Abstract

ABSTRACT This paper explores Donna Haraway's manifesto writing, focusing on the ethical prescription of how to relate with human and nonhuman others. Haraway prescribes a compass, however broad, about how the human species should connect with nonhumans, foregrounding unexpected kinships, multispecies flourishing, mutuality and the ability to respond to significant others. I call this an ethics of ‘plural relating’, a relating that regards potential partnerships with all existence on earth, irrespectively of their biological and cognitive status, from insects to dogs and bacteria to pigeons.
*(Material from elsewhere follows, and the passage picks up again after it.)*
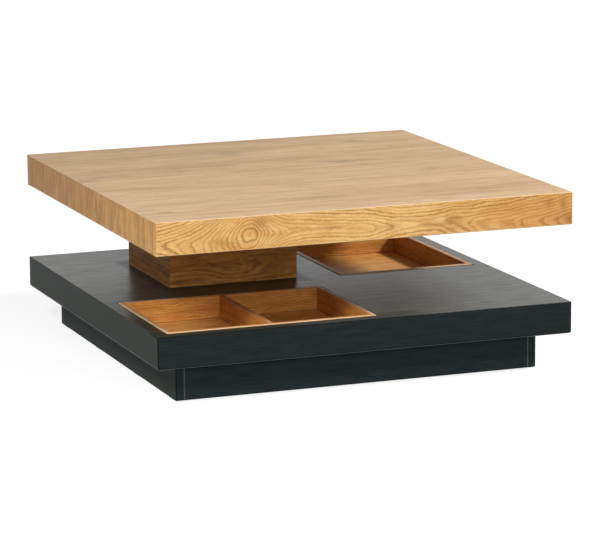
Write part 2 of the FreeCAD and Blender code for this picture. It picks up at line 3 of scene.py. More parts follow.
import bpy
from mathutils import Euler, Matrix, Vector


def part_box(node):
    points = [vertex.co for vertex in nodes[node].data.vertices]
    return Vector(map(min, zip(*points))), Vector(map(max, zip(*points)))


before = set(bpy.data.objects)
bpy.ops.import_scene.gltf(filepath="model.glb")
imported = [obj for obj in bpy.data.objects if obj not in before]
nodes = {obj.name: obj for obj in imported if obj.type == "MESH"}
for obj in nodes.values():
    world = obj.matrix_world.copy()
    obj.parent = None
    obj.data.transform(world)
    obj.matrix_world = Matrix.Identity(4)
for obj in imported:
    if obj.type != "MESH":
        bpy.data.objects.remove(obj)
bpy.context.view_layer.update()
bpy.ops.object.select_all(action="DESELECT")
print("frame loaded:", len(nodes), "nodes")

perMetre = 1000.0                       # the materials count in millimetres
facingLimit = 0.6                       # part of the normal that counts as facing an axis
arrisCore = 0.4                         # part of an arris's width that is worn in full


# a number that comes out of a shader node; arithmetic on it adds Math nodes
class Signal:
    def __init__(self, paint, socket):
        self.paint = paint
        self.socket = socket

    def __add__(self, other):
        return self.paint.maths("ADD", self, other)

    def __radd__(self, other):
        return self.paint.maths("ADD", other, self)

    def __sub__(self, other):
        return self.paint.maths("SUBTRACT", self, other)

    def __rsub__(self, other):
        return self.paint.maths("SUBTRACT", other, self)

    def __mul__(self, other):
        return self.paint.maths("MULTIPLY", self, other)

    def __rmul__(self, other):
        return self.paint.maths("MULTIPLY", other, self)

    def __truediv__(self, other):
        return self.paint.maths("DIVIDE", self, other)

    def __rtruediv__(self, other):
        return self.paint.maths("DIVIDE", other, self)

    def __neg__(self):
        return self.paint.maths("MULTIPLY", self, -1.0)


# a node tree and the recipes that the finishes share
class Paint:
    def __init__(self, tree):
        self.tree = tree

    def feed(self, socket, value):
        if isinstance(value, Signal):
            self.tree.links.new(value.socket, socket)
        elif socket.type == "RGBA":
            socket.default_value = (*value, 1.0)
        else:
            socket.default_value = value

    # any node: its settings first, then the values or links of its sockets
    def add(self, kind, settings=None, sockets=None, output=0):
        node = self.tree.nodes.new(kind)
        for name, value in (settings or {}).items():
            if name == "stops":
                self.setStops(node.color_ramp, value)
            elif name == "curve":
                node.color_ramp.interpolation = value
            else:
                setattr(node, name, value)
        for key, value in (sockets or {}).items():
            self.feed(node.inputs[key], value)
        return Signal(self, node.outputs[output])

    def setStops(self, ramp, stops):
        while len(ramp.elements) < len(stops):
            ramp.elements.new(1.0)
        for element, (place, level) in zip(ramp.elements, stops):
            element.position = place
            element.color = (level, level, level, 1.0)

    def maths(self, operation, *values):
        return self.add("ShaderNodeMath", {"operation": operation}, dict(enumerate(values)))

    # x, y and z of the shaded point in millimetres
    def place(self):
        point = self.add("ShaderNodeTexCoord", output="Object")
        return [self.add("ShaderNodeSeparateXYZ", None, {0: point}, axis) * perMetre
                for axis in range(3)]

    # 1 where the face looks along an axis, 0 elsewhere
    def facing(self, axis):
        normal = self.add("ShaderNodeTexCoord", output="Normal")
        part = self.add("ShaderNodeSeparateXYZ", None, {0: normal}, "XYZ".index(axis))
        return self.maths("GREATER_THAN", self.maths("ABSOLUTE", part), facingLimit)

    # soft noise from 0 to 1, on coordinates already divided by its grain
    def noise(self, x, y, z, detail=2.0, roughness=0.5):
        spot = self.add("ShaderNodeCombineXYZ", None, {0: x, 1: y, 2: z})
        return self.add("ShaderNodeTexNoise", {"noise_dimensions": "3D"},
                        {"Vector": spot, "Scale": 1.0, "Detail": detail, "Roughness": roughness})

    # noise drawn out to a length and a width; its size also gives detail and roughness
    def cloud(self, along, across, seed, size):
        length, width, detail, roughness = size
        return self.noise(along / length, across / width, seed, detail, roughness)

    # a cloud that pulls to either side, as strongly as the last number of its size
    def pull(self, along, across, seed, size):
        *cloudSize, strength = size
        return (self.cloud(along, across, seed, cloudSize) - 0.5) * strength

    def smooth(self, value, low, high):
        return self.add("ShaderNodeMapRange", {"interpolation_type": "SMOOTHSTEP"},
                        {"Value": value, "From Min": low, "From Max": high})

    def ramp(self, value, stops, curve="EASE"):
        return self.add("ShaderNodeValToRGB", {"curve": curve, "stops": stops}, {0: value})

    # a smooth curve through points of place and level, both in their real units
    def curve(self, value, points):
        start, end = points[0][0], points[-1][0]
        least = min(level for place, level in points)
        span = max(level for place, level in points) - least
        stops = [((place - start) / (end - start), (level - least) / span)
                 for place, level in points]
        return self.ramp((value - start) / (end - start), stops, "CARDINAL") * span + least

    # a different constant from 0 to 1 for each whole number
    def random(self, number):
        return self.add("ShaderNodeTexWhiteNoise", {"noise_dimensions": "1D"}, {"W": number})

    def blend(self, factor, first, second):
        return self.add("ShaderNodeMix", {"data_type": "RGBA"},
                        {0: factor, 6: first, 7: second}, 2)

    # 1 at a spot, falling away over its reach along and across
    def bell(self, x, y, centre, reach):
        dx = (x - centre[0]) / reach[0]
        dy = (y - centre[1]) / reach[1]
        return self.maths("EXPONENT", -(dx * dx + dy * dy))

    # the sum of bells given as x, y, reach along x, reach along y and strength
    def bells(self, x, y, spots):
        total = 0.0
        for spotX, spotY, reachX, reachY, strength in spots:
            total = total + self.bell(x, y, (spotX, spotY), (reachX, reachY)) * strength
        return total

    # how far a point lies outside a box along x and along y, negative inside
    def outside(self, x, y, low, high):
        return [self.maths("ABSOLUTE", part - (low[axis] + high[axis]) / 2)
                - (high[axis] - low[axis]) / 2 for axis, part in enumerate((x, y))]

    # 1 on the arrises of a box, where two of its faces meet
    def arris(self, point, low, high, width):
        gaps = []
        for axis in range(3):
            middle = (low[axis] + high[axis]) / 2
            half = (high[axis] - low[axis]) / 2
            gaps.append(half - self.maths("ABSOLUTE", point[axis] - middle))
        small = self.maths("MINIMUM", gaps[0], gaps[1])
        large = self.maths("MAXIMUM", gaps[0], gaps[1])
        second = self.maths("MAXIMUM", small, self.maths("MINIMUM", large, gaps[2]))
        return 1.0 - self.smooth(second, width * arrisCore, width)

    # 1 for the rays that see a background: the camera's, mirrored ones and those through glass
    def shownRay(self):
        camera, glossy, through = [self.add("ShaderNodeLightPath", output="Is %s Ray" % kind)
                                   for kind in ("Camera", "Glossy", "Transmission")]
        return self.maths("MAXIMUM", self.maths("MAXIMUM", camera, glossy), through)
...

I argue that while useful for opening affective bridges with nonhuman others, plural relating may end up advancing a loose and problematic figure of bonding that mirrors neoliberal ‘fluid’ relationalities. By discussing my own ethnographic research on an ‘invasive species’ and paying attention to the intensity of bonding and the agency of bonding parts, I hold that plural relating runs the danger of obscuring processes of social antagonism and reproducing structures of domination. I argue that the question should not just be how we relate with beneficial or harmful animal others but a more overall one: how do we relate with those others who share the same desire for changing or abolishing repressive institutions in a socio-economic context that favours partial relating? For this end, stronger figures of bonding, such as the comrade, have to be embraced.